Corona-Pandemie entzaubert Telemedizin
In der Coronakrise offenbart sich, wie schnell die Videosprechstunde an ihre Grenzen kommt und letztlich kaum mehr leisten kann als ein Telefonat. Dietrich betont: "Man kann auch meist nicht von Behandlung sprechen, das ist in der Regel nur Beratung. Tatsächliche Behandlungen, Untersuchungen, Vorsorgen und Check-ups können per Video gar nicht umgesetzt werden und haben daher in den vergangenen Wochen oft nicht stattgefunden." Beispielsweise sind körperliche und apparative Untersuchungen, Blutabnahmen oder Abstriche per Telemedizin schlichtweg unmöglich - das betrifft sowohl die Diagnostik und Behandlung ganz normaler Krankheiten als auch von Covid-19-Erkrankungen. "Auch bestimmte Patientengruppen, wie alte und schwerkranke Menschen, Kinder sowie Patienten ohne IT-Zugang können die Telemedizin oft gar nicht nutzen."
Berichten und Erfahrungen von Ärztinnen und Ärzten zufolge benötigen Videosprechstunden im Vergleich zum Arzt-Patienten-Kontakt in der Praxis zudem oft die doppelte Zeit, um zu einem vernünftigen Beratungsergebnis zu kommen. "Denn die Interaktionsmöglichkeiten zwischen Arzt und Patient", erläutert der FÄ-Chef, "sind stark eingeschränkt - sowohl auf der psychosozialen als auch individualtherapeutischen Ebene." Aus gutem Grund habe der Deutsche Ärztetag auf Initiative der FÄ die reale Arzt-Patienten-Behandlung klar als "Goldstandard" definiert.

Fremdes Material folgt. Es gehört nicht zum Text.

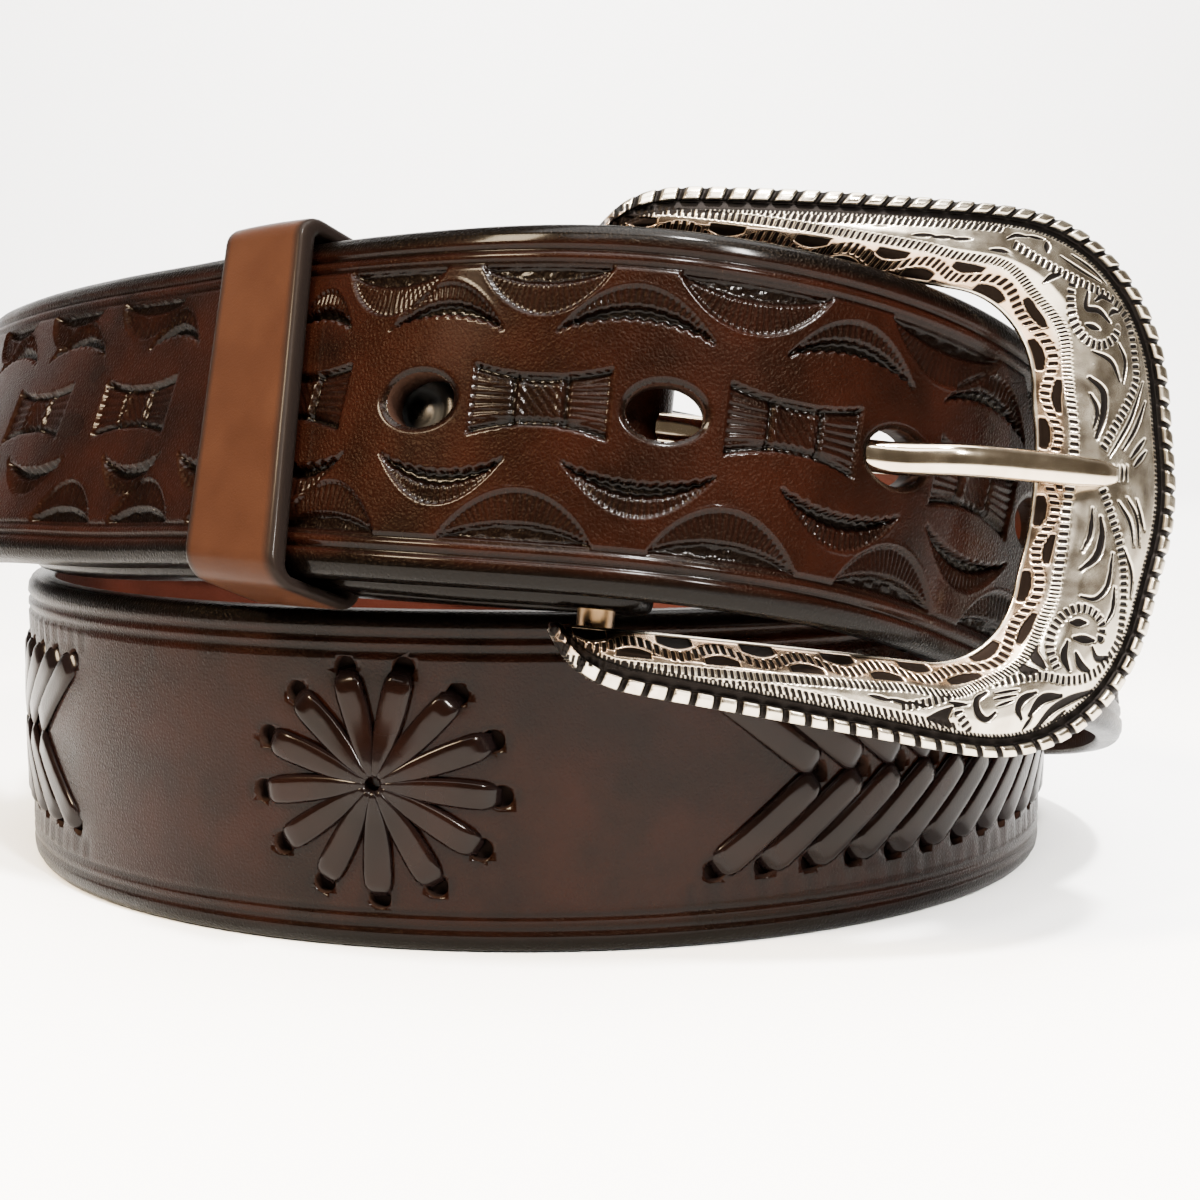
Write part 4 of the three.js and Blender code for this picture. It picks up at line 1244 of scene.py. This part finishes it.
# Rounds a path of a few points and spaces it evenly
def smoothPath(points, step):
    points = np.array(points, float)
    if len(points) < 3:
        return points
    points = catmull(points, 60)
    at = lengthAlong(points)
    return pickAlong(points, at, np.linspace(0, at[-1], max(int(at[-1] / step), 4)))


# How far each place is from a path's piece, and its share of that piece
def nearPiece(px, pz, start, stop):
    way = stop - start
    u = np.clip(((px - start[0]) * way[0] + (pz - start[1]) * way[1]) / max(way @ way, 1e-9), 0, 1)
    return np.hypot(px - start[0] - u * way[0], pz - start[1] - u * way[1]), u


def nearPath(x, z, points, reach):
    low, high = points.min(0) - reach, points.max(0) + reach
    return (x > low[0]) & (x < high[0]) & (z > low[1]) & (z < high[1])


# Depth share of tapered cuts
def strokeField(x, z, strokes):
    field = np.zeros(x.shape)
    for points, width in strokes:
        points = smoothPath(points, 0.3)
        near = nearPath(x, z, points, 1.2)
        px, pz = x[near], z[near]
        best = np.zeros(px.shape)
        count = len(points) - 1
        for k in range(count):
            far, u = nearPiece(px, pz, points[k], points[k + 1])
            wide = width * (0.35 + 0.65 * np.sin(np.pi * np.clip((k + u) / count, 0.04, 0.96)))
            best = np.maximum(best, np.clip((wide - far) / 0.14 + 0.5, 0, 1))
        field[near] = np.maximum(field[near], best)
    return field


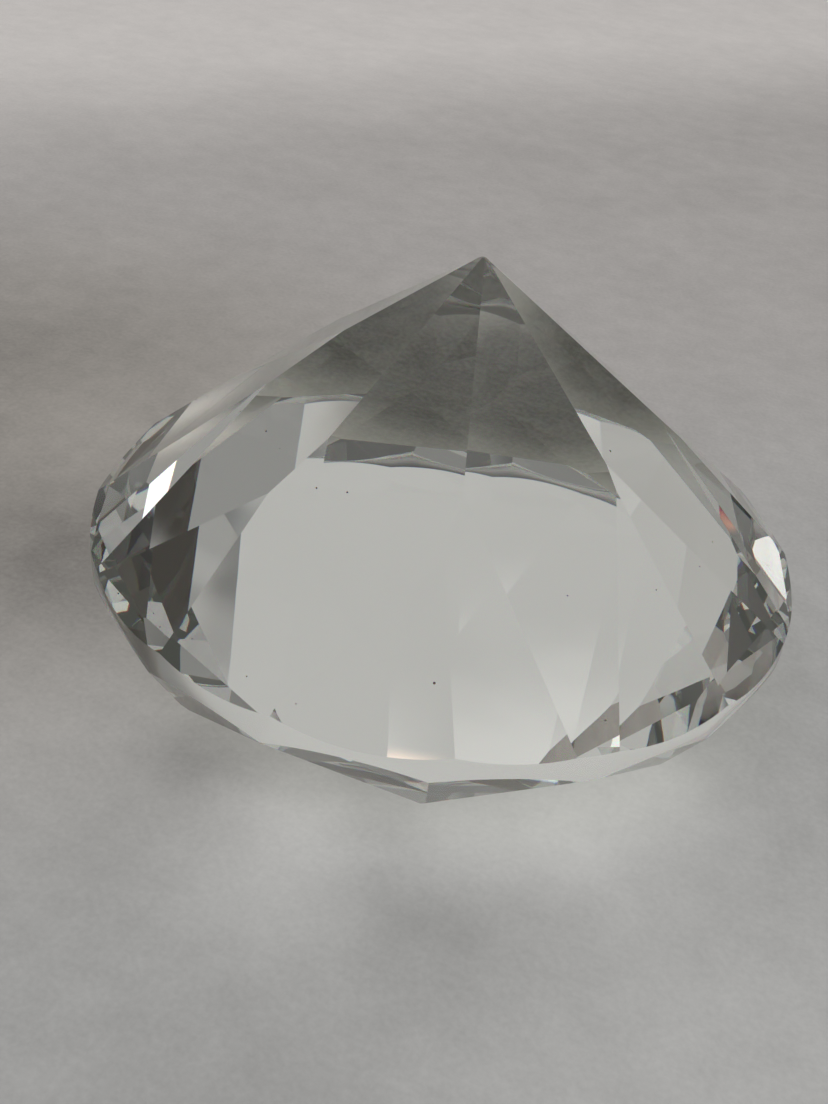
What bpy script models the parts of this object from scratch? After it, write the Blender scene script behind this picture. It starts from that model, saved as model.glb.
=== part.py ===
"""Crystal paperweight: one solid piece of clear optical glass, ground and polished as a
round brilliant gem that rests on its table with the point up.

The blank is a round cylinder. Each tier of facets is then ground off it the way a facetter
does: a flat lap at one tilt, once for each index position round the axis. What is left of
the cylinder between the crown and the pavilion is the girdle, a band with scalloped edges.

Frame: metres, +Z up, origin at the centre of the table, which is the face it rests on.
Index position 0 faces -Y, and positions count anticlockwise seen from above.
"""

import math

import bmesh
import bpy
from mathutils import Vector

# ---------------------------------------------------------------- driving dimensions
GIRDLE_DIAMETER = 0.0800  # of the round girdle band
GIRDLE_THICKNESS = 0.0033  # of the band where its scallops meet; it is thinner in between
TABLE_RATIO = 0.718  # table diameter over girdle diameter, corner to corner
CROWN_HEIGHT_RATIO = 0.274  # crown height over girdle radius
CROWN_JUNCTION_RATIO = 0.890  # radius where star, kites and upper halves meet, over girdle radius
PAVILION_HEIGHT_RATIO = 0.825  # girdle to the theoretical point, over girdle radius
LOWER_JUNCTION_RATIO = 0.532  # radius where two mains and two lower halves meet, over girdle radius
CULET_WIDTH = 0.0006  # the tiny flat that blunts the point, across its flats

MAINS = 8  # pavilion mains, crown kites and stars
HALVES = 2 * MAINS  # lower halves, and as many upper halves
GIRDLE_SEGMENTS = 12 * HALVES  # steps round the band, with one falling on every scallop's end

TOUCH = 2e-7  # a corner this near a lap already lies on it

# ---------------------------------------------------------------- derived dimensions
STEP = 2 * math.pi / HALVES  # angle of one index position

# Distances from the axis.
GIRDLE_RADIUS = GIRDLE_DIAMETER / 2
TABLE_RADIUS = TABLE_RATIO * GIRDLE_RADIUS  # to a corner of the table
TABLE_APOTHEM = TABLE_RADIUS * math.cos(STEP)  # to a side of the eight-sided table
CROWN_JUNCTION_RADIUS = CROWN_JUNCTION_RATIO * GIRDLE_RADIUS
LOWER_JUNCTION_RADIUS = LOWER_JUNCTION_RATIO * GIRDLE_RADIUS
GIRDLE_APOTHEM = GIRDLE_RADIUS * math.cos(STEP / 2)  # to the chord between two scallop ends

# Heights.
CROWN_HEIGHT = CROWN_HEIGHT_RATIO * GIRDLE_RADIUS
PAVILION_HEIGHT = PAVILION_HEIGHT_RATIO * GIRDLE_RADIUS
CROWN_EDGE_Z = CROWN_HEIGHT  # where the band's lower scallops meet
PAVILION_EDGE_Z = CROWN_EDGE_Z + GIRDLE_THICKNESS  # where its upper scallops meet
POINT_Z = PAVILION_EDGE_Z + PAVILION_HEIGHT  # where the mains would meet in a sharp point

# The junctions' distances below the crown edge and above the pavilion edge.
# Each junction lies in the plane of its kite or main.
CROWN_JUNCTION_DEPTH = (
    CROWN_HEIGHT
    * (GIRDLE_RADIUS - CROWN_JUNCTION_RADIUS * math.cos(STEP))
    / (GIRDLE_RADIUS - TABLE_RADIUS)
)
LOWER_JUNCTION_HEIGHT = (
    PAVILION_HEIGHT
    * (GIRDLE_RADIUS - LOWER_JUNCTION_RADIUS * math.cos(STEP))
    / GIRDLE_RADIUS
)

# Tilts of the tiers, measured from the table's plane.
MAIN_TILT = math.atan2(PAVILION_HEIGHT, GIRDLE_RADIUS)
LOWER_HALF_TILT = math.atan2(
    LOWER_JUNCTION_HEIGHT, GIRDLE_APOTHEM - LOWER_JUNCTION_RADIUS * math.cos(STEP / 2)
)
KITE_TILT = math.atan2(CROWN_HEIGHT, GIRDLE_RADIUS - TABLE_RADIUS)
UPPER_HALF_TILT = math.atan2(
    CROWN_JUNCTION_DEPTH, GIRDLE_APOTHEM - CROWN_JUNCTION_RADIUS * math.cos(STEP / 2)
)
STAR_TILT = math.atan2(
    CROWN_HEIGHT - CROWN_JUNCTION_DEPTH, CROWN_JUNCTION_RADIUS - TABLE_APOTHEM
)

# ---------------------------------------------------------------- index positions and sides
MAIN_POSITIONS = range(0, HALVES, 2)  # mains and kites
STAR_POSITIONS = range(1, HALVES, 2)
HALF_POSITIONS = [k + 0.5 for k in range(HALVES)]  # lower and upper halves

FACING_UP = 1  # pavilion, above the girdle
FACING_DOWN = -1  # crown, below the girdle

# Tiers in grinding order: index positions, a point on the lap (distance from the axis
# and height), tilt, and the side the facets face.
TIERS = (
    (MAIN_POSITIONS, GIRDLE_RADIUS, PAVILION_EDGE_Z, MAIN_TILT, FACING_UP),
    (HALF_POSITIONS, GIRDLE_APOTHEM, PAVILION_EDGE_Z, LOWER_HALF_TILT, FACING_UP),
    (MAIN_POSITIONS, GIRDLE_RADIUS, CROWN_EDGE_Z, KITE_TILT, FACING_DOWN),
    (HALF_POSITIONS, GIRDLE_APOTHEM, CROWN_EDGE_Z, UPPER_HALF_TILT, FACING_DOWN),
    (STAR_POSITIONS, TABLE_APOTHEM, 0, STAR_TILT, FACING_DOWN),
)


def clear_scene():
    for obj in list(bpy.data.objects):
        bpy.data.objects.remove(obj, do_unlink=True)


def optical_glass():
    material = bpy.data.materials.new("optical_glass")
    material.use_nodes = True
    settings = {
        "Base Color": (0.96, 0.97, 0.96, 1.0),
        "Roughness": 0.0,
        "Metallic": 0.0,
        "IOR": 1.51,
        "Transmission Weight": 1.0,
    }
    inputs = material.node_tree.nodes["Principled BSDF"].inputs
    for label, value in settings.items():
        inputs[label].default_value = value
    return material


def at_index(index, radius, z):
    """Vector at an index position, from its distance off the axis and its height."""
    turn = index * STEP
    return Vector((radius * math.sin(turn), -radius * math.cos(turn), z))


def grind(bm, point, normal):
    """Takes off everything outside one flat lap and closes the cut with a facet."""
    cut = bmesh.ops.bisect_plane(
        bm,
        geom=bm.verts[:] + bm.edges[:] + bm.faces[:],
        dist=TOUCH,
        plane_co=point,
        plane_no=normal,
        clear_outer=True,
    )
    rim = [
        item
        for item in cut["geom_cut"]
        if isinstance(item, bmesh.types.BMEdge) and item.is_boundary
    ]
    if rim:
        bmesh.ops.edgeloop_fill(bm, edges=rim)


def add_blank(bm):
    """The round cylinder, standing on the table's plane."""
    bmesh.ops.create_cone(
        bm,
        cap_ends=True,
        segments=GIRDLE_SEGMENTS,
        radius1=GIRDLE_RADIUS,
        radius2=GIRDLE_RADIUS,
        depth=POINT_Z,
    )
    bmesh.ops.translate(bm, verts=bm.verts, vec=(0, 0, POINT_Z / 2))


def grind_culet(bm):
    """The flat a touch below the theoretical point."""
    drop = CULET_WIDTH / 2 * math.tan(MAIN_TILT)
    grind(bm, Vector((0, 0, POINT_Z - drop)), Vector((0, 0, 1)))


def cut_gem(name):
    bm = bmesh.new()
    add_blank(bm)
    for positions, radius, z, tilt, facing in TIERS:
        for index in positions:
            normal = at_index(index, math.sin(tilt), facing * math.cos(tilt))
            grind(bm, at_index(index, radius, z), normal)
    grind_culet(bm)

    bmesh.ops.recalc_face_normals(bm, faces=bm.faces)
    mesh = bpy.data.meshes.new(name)
    bm.to_mesh(mesh)
    bm.free()
    return mesh


def main():
    clear_scene()
    parts = bpy.data.collections.new("crystal_paperweight")
    bpy.context.scene.collection.children.link(parts)

    mesh = cut_gem("crystal_body")
    mesh.materials.append(optical_glass())
    parts.objects.link(bpy.data.objects.new("crystal_body", mesh))


main()
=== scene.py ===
"""Looks for a faceted glass paperweight: finer glass body, floor, studio light and camera.

The gem lies table down on the floor with its pavilion up, its axis along +Z. Azimuths are in
degrees, 0 at +Y and 90 at +X. The camera looks from about azimuth 161, so azimuth 341 is
straight behind the gem, 71 is on the right and 251 on the left.
"""

import math

import bmesh
import bpy
from mathutils import Matrix, Vector

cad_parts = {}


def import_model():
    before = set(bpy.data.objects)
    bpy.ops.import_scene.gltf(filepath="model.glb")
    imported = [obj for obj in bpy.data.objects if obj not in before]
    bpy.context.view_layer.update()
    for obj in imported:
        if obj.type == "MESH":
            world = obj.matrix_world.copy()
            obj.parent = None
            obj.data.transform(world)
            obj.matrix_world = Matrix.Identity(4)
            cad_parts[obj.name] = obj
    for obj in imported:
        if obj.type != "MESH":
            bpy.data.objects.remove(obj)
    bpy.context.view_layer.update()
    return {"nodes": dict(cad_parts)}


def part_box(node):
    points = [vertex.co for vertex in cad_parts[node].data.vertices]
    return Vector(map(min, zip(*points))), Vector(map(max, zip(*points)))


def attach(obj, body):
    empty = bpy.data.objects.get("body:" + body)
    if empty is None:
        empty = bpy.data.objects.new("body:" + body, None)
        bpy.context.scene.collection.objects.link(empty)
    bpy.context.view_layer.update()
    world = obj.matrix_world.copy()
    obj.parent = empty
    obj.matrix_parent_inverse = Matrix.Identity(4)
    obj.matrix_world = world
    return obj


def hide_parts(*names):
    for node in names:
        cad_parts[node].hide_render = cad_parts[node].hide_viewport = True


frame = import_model()

scene = bpy.context.scene
NODE = "crystal_body"
cad = frame["nodes"][NODE]
low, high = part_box(NODE)
RADIUS = (high.x - low.x) / 2  # of the girdle, corner to corner
MIDDLE = Vector(((low.x + high.x) / 2, (low.y + high.y) / 2, 0))
GIRDLE_Z = max(
    v.co.z for v in cad.data.vertices if (v.co.xy - MIDDLE.xy).length > 0.99 * RADIUS
)
CENTRE = Vector((MIDDLE.x, MIDDLE.y, GIRDLE_Z))
FLOOR_GAP = 0.0002  # between the table and the floor


# ------------------------------------------------------------------ helpers
def add_object(name, data):
    obj = bpy.data.objects.new(name, data)
    scene.collection.objects.link(obj)
    return obj


def mesh_object(name, shape):
    """Turns a finished bmesh into an object."""
    mesh = bpy.data.meshes.new(name)
    shape.to_mesh(mesh)
    shape.free()
    return add_object(name, mesh)


class Tree:
    """Adds nodes to the emptied tree of a material or world."""

    def __init__(self, owner):
        owner.use_nodes = True
        self.tree = owner.node_tree
        self.tree.nodes.clear()

    def node(self, kind, inputs=None, **settings):
        """Inputs map a socket's name or number to a value, or to the socket that feeds it."""
        node = self.tree.nodes.new("ShaderNode" + kind)
        for key, value in settings.items():
            setattr(node, key, value)
        for key, value in (inputs or {}).items():
            if isinstance(value, bpy.types.NodeSocket):
                self.tree.links.new(value, node.inputs[key])
            else:
                node.inputs[key].default_value = value
        return node

    def math(self, operation, *values):
        return self.node("Math", dict(enumerate(values)), operation=operation).outputs[0]

    def total(self, parts):
        parts = iter(parts)
        result = next(parts)
        for part in parts:
            result = self.math("ADD", result, part)
        return result

    def vector(self, operation, *values):
        node = self.node("VectorMath", dict(enumerate(values)), operation=operation)
        return node.outputs[int(operation in ("DISTANCE", "DOT_PRODUCT"))]

    def scaled(self, vector, scale):
        node = self.node("VectorMath", {0: vector, "Scale": scale}, operation="SCALE")
        return node.outputs[0]

    def mix_color(self, factor, first, second):
        return self.node("Mix", {0: factor, 6: first, 7: second}, data_type="RGBA").outputs[2]

    def ramp(self, value, start, end, at_start=0.0, at_end=1.0, kind="SMOOTHSTEP"):
        inputs = dict(enumerate((value, start, end, at_start, at_end)))
        return self.node("MapRange", inputs, interpolation_type=kind).outputs[0]


# ------------------------------------------------------------------ the glass body
STEP = 22.5  # degrees from one facet index to the next
CROWN_TURN = -1.72  # how far the hand-set crown is turned against the pavilion, in degrees
EDGE_WIDTH = 0.00010  # polished edge between two facets
SHARP = math.radians(4)  # edges sharper than this are polished
ROUND = 960  # steps round the girdle band
LEVEL = 0.999  # facets whose normal has at least this z lie level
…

Ohnehin hat die Bevölkerung laut Medienberichten in den vergangenen Wochen Videosprechstunden nicht so stark genutzt, wie manche Anbieter sich das gewünscht hätten. Dietrich wundert das nicht: "Den meisten Patientinnen und Patienten ist klar, dass Telemedizin bei Weitem nicht die gleiche Qualität erreichen kann. Letztlich haben die ausgebliebenen Behandlungen in den Praxen ein erhebliches qualitatives und quantitatives Defizit bei der medizinischen Betreuung der Bevölkerung hinterlassen, dass nun aufzuarbeiten und zu heilen ist."